Meet the UAE expats who taught themselves Arabic from scratch

At least 6 in 10 non-Arabic speaking residents in Abu Dhabi would like to learn the language, a survey revealed



by

Nasreen Abdulla

Published: Fri 23 Sep 2022, 7:13 AM

Last updated: Fri 23 Sep 2022, 1:57 PM

Every time Dubai resident Juweriah Siddiqui steps out of the house, she has an Arabic storybook in her bag. As a mother of two young kids, finding time to study the Arabic language is a luxury she cannot always afford.

“So whenever I get pockets of time in between play dates or doctor’s appointments, I pull out my book and read,” she said. “This helps me pick up new words and reinforce sentence structures.

Juweriah is one of several UAE residents who are going the extra mile to learn the language. According to an extensive survey, it has been revealed that at least 6 in 10 non-Arabic speaking residents in Abu Dhabi would like to learn it.

Growing up in Saudi Arabia, Juweriah’s love affair with the language started more than 10 years ago. Since then, she has taken several online courses to help improve her knowledge in the language and build upon it.

Juweriah Siddiqui
Juweriah Siddiqui

However, what really helped her was teaching what she knew. “I was in my hometown of Ottawa and put up posters in the local library to teach basic Arabic to children who were non-Arabic speakers,” she said. “I was expecting 5 or 6 kids to turn up. Instead, I got 20 students, of whom 70 per cent were Arabs.”

Although she was shocked and hesitant, she soon realised that she enjoyed teaching children and was learning more as a result. When she moved to the UAE after getting married and having her own children, she started her own venture called 'Arabically' to teach children.

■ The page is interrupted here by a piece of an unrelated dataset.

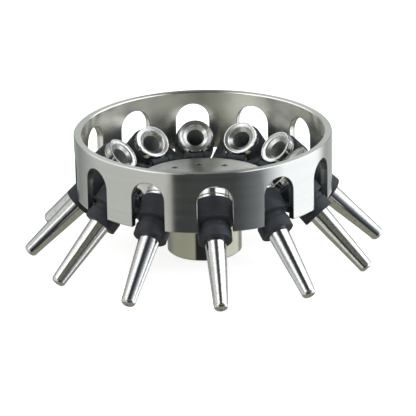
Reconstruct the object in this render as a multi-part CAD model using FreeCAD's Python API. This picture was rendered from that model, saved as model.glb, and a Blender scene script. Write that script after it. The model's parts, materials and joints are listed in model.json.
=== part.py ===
import FreeCAD, Part
import math
import os

from FreeCAD import Vector

# Twelve-place swing-out rotor. A turned ring with arched windows is joined to a
# round plate by twelve spokes. Twelve black carriers hinge at the plate's edge,
# each holds one metal tube shield, and all stand on a steel hub.
# Millimetres. Origin: centre of the hub's bottom face. +Z: up along the spindle.

STATIONS = 12

# Ring
RING_OUTER_R = 127.0
RING_WALL = 7.5
RING_HEIGHT = 60.2
RING_EDGE_CHAMFER = 0.9

# Windows: arched at the top, open through the ring's bottom edge
WINDOW_WIDTH = 34.0
WINDOW_TOP_GAP = 12.7
WINDOW_EDGE_CHAMFER = 0.5
WINDOW_CUT_MARGIN = 8.0
WINDOW_EDGE_MIN_RISE = 1.5
EDGE_SAMPLES = 5
ON_WALL_TOLERANCE = 0.001

# Plate and spokes, flush with the ring's bottom edge
PLATE_R = 69.0
PLATE_THICK = 7.2
PLATE_EDGE_CHAMFER = 0.8
SPOKE_WIDTH = 8.0
SPOKE_OVERLAP = 3.0

# Hub
HUB_R = 37.0
HUB_LENGTH = 63.4
HUB_EDGE_CHAMFER = 1.2
SPINDLE_BORE_R = 8.0
DRIVE_SLOT_WIDTH = 5.0
DRIVE_SLOT_DEPTH = 4.0
DRIVE_SLOT_LENGTH = 34.0

# Low cap screws that hold the plate on the hub
HUB_SCREW_COUNT = 4
HUB_SCREW_CIRCLE_R = 24.0
HUB_SCREW_START_DEG = 45.0
HUB_SCREW_R = 3.0
HUB_SCREW_HEAD_R = 5.0
HUB_SCREW_HEAD_HEIGHT = 4.0
HUB_SCREW_GRIP = 14.0
HUB_SCREW_SOCKET = 5.0
HUB_SCREW_SOCKET_DEPTH = 2.4

# Small cap screws that hold the hinge brackets under the plate
BRACKET_SCREW_CIRCLE_R = 50.0
BRACKET_SCREW_R = 1.5
BRACKET_SCREW_HEAD_R = 2.75
BRACKET_SCREW_HEAD_HEIGHT = 3.0
BRACKET_SCREW_GRIP = 4.5
BRACKET_SCREW_SOCKET = 2.5
BRACKET_SCREW_SOCKET_DEPTH = 1.6
HEAD_RECESS = 0.4
CUTTER_OVERRUN = 1.0
HEAD_CLEARANCE = 0.3
SHANK_CLEARANCE = 0.2

# Hinge outside the plate's edge, at a height above the ring's bottom edge
HINGE_R = 74.0
HINGE_HEIGHT = 7.2
HINGE_PIN_R = 1.5
HINGE_RUNNING_CLEARANCE = 0.06
LUG_WIDTH = 14.0
LUG_R = 3.5
LUG_SIDE_CLEARANCE = 0.4
EAR_THICK = 4.6
EAR_R = 4.2
PIN_PROUD = 0.3

# Hinge bracket's foot
FOOT_THICK = 6.0
FOOT_INNER_R = 46.0
FOOT_OUTER_R = 90.5
FOOT_CHAMFER = 0.8
SADDLE_CLEARANCE = 0.3

# Carrier at rest, measured in the tube's own frame: along the tube from the
# rim, and across it from the axis
REST_TILT_DEG = 46.3
AXIS_ABOVE_HINGE = 21.8
RIM_BEHIND_HINGE = 2.0

# Carrier: sleeve, waist and lower collar
SLEEVE_R = 19.7
SLEEVE_START = 9.5
SLEEVE_LENGTH = 22.0
SLEEVE_CHAMFER = 0.8
WAIST_R = 15.2
WAIST_STEP = 1.2
COLLAR_START = 39.0
COLLAR_LENGTH = 11.0
COLLAR_R = 16.5
COLLAR_LEAD = 1.6
COLLAR_CHAMFER = 0.8
LUG_REACH = 4.0
LUG_RAMP = 11.0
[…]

“It started off as a circle time when my son was still a baby,” she said. “But as the kids grew older, I started combining elements from my own science background with Arabic.”

Her interest has resulted in her currently doing a PhD thesis from Carleton University in Ottawa with the motivation of facilitating non-native Arabic learners in the UAE to learn the language. Her one piece of advice to everyone learning the language is to keep repeating words and sentences.

“Even if people know only 5 words, they should keep repeating them in different scenarios,” she said. “There is no rule that says you need to speak completely in Arabic. If you know only one word, add that one word into a conversation. It will help build comprehension and help make a fluent Arabic speaker.”

Another person who learnt the language by teaching others is Aneesa Fathima bint Mohammed Ibrahim. After starting Quran lessons in 2015, Aneesa went on to take classes in classical Arabic and grammar. Her thirst to learn more led her to a course that changed her life forever.

“I signed up for an intermediate Arabic course,” Aneesa said. “However, when I started the course, it was full of Arabic speakers, and I couldn’t understand anything. I was determined to get better, so I begged that teacher to teach me basic spoken Arabic.”

After doing the course for more than two years, Aneesa came away with a much better understanding of Arabic. When she got married and moved to Dubai, she was excited.

“There wasn’t much of an Arabic speaking community in India,” she said. “I looked forward to coming here and interacting with Arabic speaking people.”

However, when she reached Dubai six months ago, she faced a different challenge. “I was nervous to talk to other people,” she said. “Since I had learnt classical Arabic, I was scared that they wouldn’t understand me and vice versa.”

She is currently working on building her confidence with the language, and last week she attended a session at the Mohammed bin Rashid Library. “It was completely in Arabic,” she said. “I was the only non-Arab there, but I understood everything. It was a big confident booster for me. Now I feel more confident.”

However, not everyone who knows Arabic took online courses and studied for it. For some, it is just part of their job.

This is Dubai resident Afzal, an employee at Delma supermarket. He did not speak a word of Arabic when he landed in the city two and a half years ago.

“Some customers who came to our shop [speak] zero English, so we have to [speak] Arabic,” he said. “Initially, I used to make mistakes. There are customers who have screamed at me for saying the wrong words.”

He soon learnt enough Arabic to handle customers in the supermarket. According to him, it was a colleague of his that helped him the most. “He has worked as a helper in an Arab [person]’s house,” he said. “So, he [can speak] Arabic fluently. He taught me a lot, and now I can speak the language quite well.”